IIT JEE has been asking novel interesting questions at ancillary levels for the Engineering Entrance Test in India. Some of these math questions are quite thought provoking. In the just held (05-June-2023) exam they asked:
The question
Let P be a plane $\sqrt{3}x+2y+3z=16$ and let the set
$S=\{\alpha \vec i+\beta \vec j+ \gamma \vec j $, $\alpha^2+\beta^2+\gamma^2=1$, the perpendicular distance of point $(\alpha, \beta, \gamma)$ from the plane P be $\frac{7}{2}.\}$
Let vectors $\vec u, \vec v, \vec w $ are three distinct vectors in $S$ such that $|\vec u-\vec v|= |\vec v- \vec w|=|\vec u-\vec w|.$ Find the volume of the parallelopiped determined by vectors $\vec u, \vec v$ and $\vec w$.
My proposed solution:
Note that vectors $\vec u, \vec v, \vec w$ are unit vectors additionally they are mutually equally inclined to each other $\hat u. \hat v = \hat v. \hat w=\hat u. \hat w=\cos \theta$ (let).

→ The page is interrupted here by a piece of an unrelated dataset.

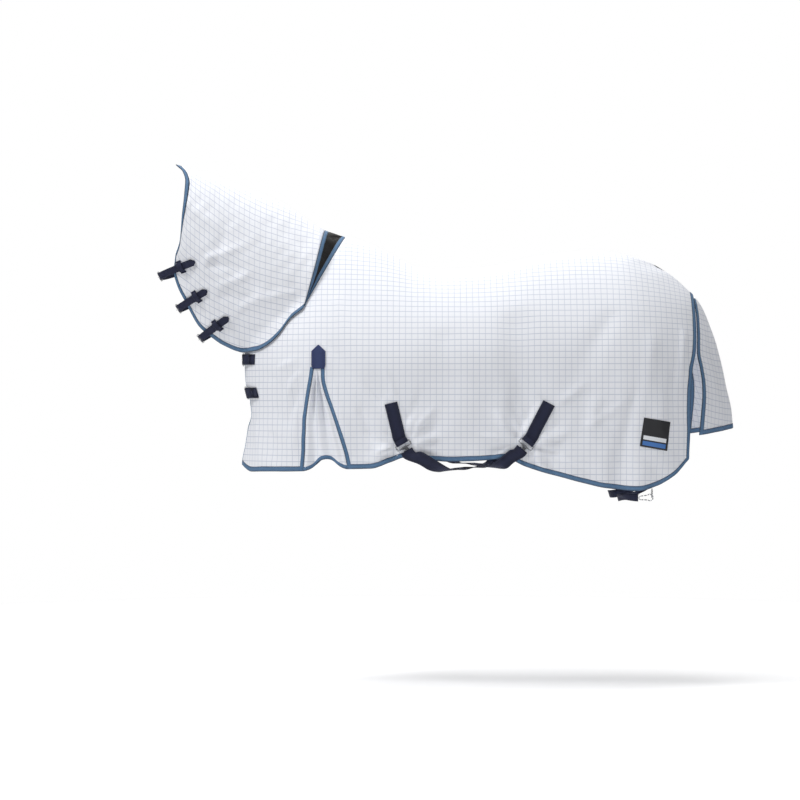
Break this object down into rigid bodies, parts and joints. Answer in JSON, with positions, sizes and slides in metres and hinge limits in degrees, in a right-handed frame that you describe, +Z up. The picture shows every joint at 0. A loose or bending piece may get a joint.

The perpendicular distance connection gives is $$\sqrt{3}\alpha +2 \beta+ 3 \gamma=2,30......(*)$$
Visualize, $\vec r= \sqrt{3}\vec i+ 2\vec j+3 \vec k$, then $(*)$ is equivalent to $\vec r. \hat u= \vec r. \hat v= \vec r. \hat w= 2~ (\text{choose}) \implies \cos \phi = \frac{1}{2}.$
Here, $\vec r$ is equally inclined at angle $\phi$ to each of $\hat u, \hat v, \hat w. $, so we can write $$\hat r= \lambda [ \hat u +\hat v+\hat w]\implies 1=\lambda^2[3+6 \cos \theta].$$ Taking dot product by $\hat u$ in above, we get $$\cos \phi=\sqrt{\frac{1+2\cos \theta}{3}}.....(**).$$ From here we get $\cos \theta =-\frac{1}{8}.$ Finally, the volume $V$ of the parallelopiped is given by $$V=[\hat u, \hat v, \hat w]=(1-\cos \theta)\sqrt{1+2\cos \theta}=\frac{9\sqrt{3}}{16}.$$
Is this answer correct? What could be other ways of finding it.